I'm buying this table

http://www.easylifefurniture.com/diningroom_Detail.asp?pSKU=2920

Which I like a lot, but my ceilings are low and the height might make my ceilings look even lower. If I decide in the future that I would rather have standard table height, what would cutting down the table legs and chairs entail? Hiring a carpenter? How much $? Or is it not worth the effort?

Thanks!

Lauren


----------



## knapke411 (Sep 12, 2009)

Well if you are at all handy, it is pretty easy to do. I just did this for a customer who got some stools passed down from his parents. He wanted them to fit in a cubby under his granite counter but they were bar height stools.

Here is what I did:
- I made a very small box the amount he wanted cut off (5" in this case) - 1/4
- I taped around the legs using green masking tape, makes it easy to mark and helps prevent splintering when cutting
- used a small 1/4" piece of plywood to ride on top of the box to mark around the legs
- Oh, the stools where standing up on my dead flat work bench, so I was marking up from the bottom if it was not obvious.
- What you cut with depends on what toys/tools you have. I was going to use a find hand saw but the legs were very hard so I gave up on that quickly. I put a fine metal cutting blade (to prevent tear out/splintering) into my sawzall after having clamped the stool upside down. Probably the best tool would have been a Fein Multitool but I was not going to shell out the cash for that.
- It took patience to get a straight cut, you are likely to get a little tear out unless you are REALLY careful so cut from the show outside corner to the hidden outside corner.
- I did a little tuning up with 100 grit sanding block and 'touched up' with a furniture marker.

From their perspective, it looks like the stools were intended to be that size from the outset.


----------



## LaurenC (Dec 30, 2009)

Thanks! So it sounds like it's not too hard. It also sounds like I'm not crazy for buying a table and chairs that I might cut down. Be on the look-out for a forum post in the future asking how I can find someone to do this for me in West Los Angeles. Thanks!


----------



## home4allseasons (Feb 3, 2013)

I actually just did this the other evening and posted the method I used here with pics of how I set up my clamps and saw guides. http://homemaker4allseasons.blogspot.com/2013/02/shorten-counter-top-height-table-with.html

All in all, the project turned out great and I am very happy that I was able to keep my table and now it is a little bit safer for my small children.

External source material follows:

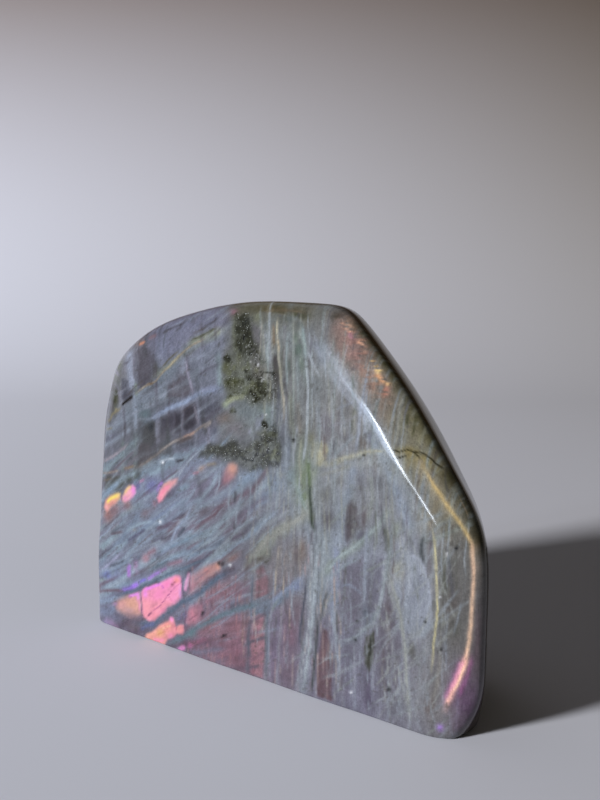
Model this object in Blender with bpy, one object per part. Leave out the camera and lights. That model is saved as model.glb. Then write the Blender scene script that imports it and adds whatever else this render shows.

My table legs were tapered and I don't have the tools to measure the angles I would need to set the bevel and angle on the miter box. I was planning on using that originally but ended up using the good ol' hand saw and some C-clamps and it worked out wonderfully. I was also even able to salvege the little plastic buttons off the ends of the original legs and hammer them back into the new ends of my table legs.


----------



## runswithscissors (Nov 8, 2012)

I took a stool sample in to my doctor. Imagine how surprised we each were when we realized what the other was talking about.


----------



## home4allseasons (Feb 3, 2013)

I posted my tutorial of how I cut down my own counter height table on my blog. The above link is outdated and you can find the tutorial here at garden full of dreams


----------



## AlaskaGuy (Jan 29, 2012)

> I m buying this table
> 
> http://www.easylifefurniture.com/diningroom_Detail.asp?pSKU=2920
> 
> ...


You link doesn't work


----------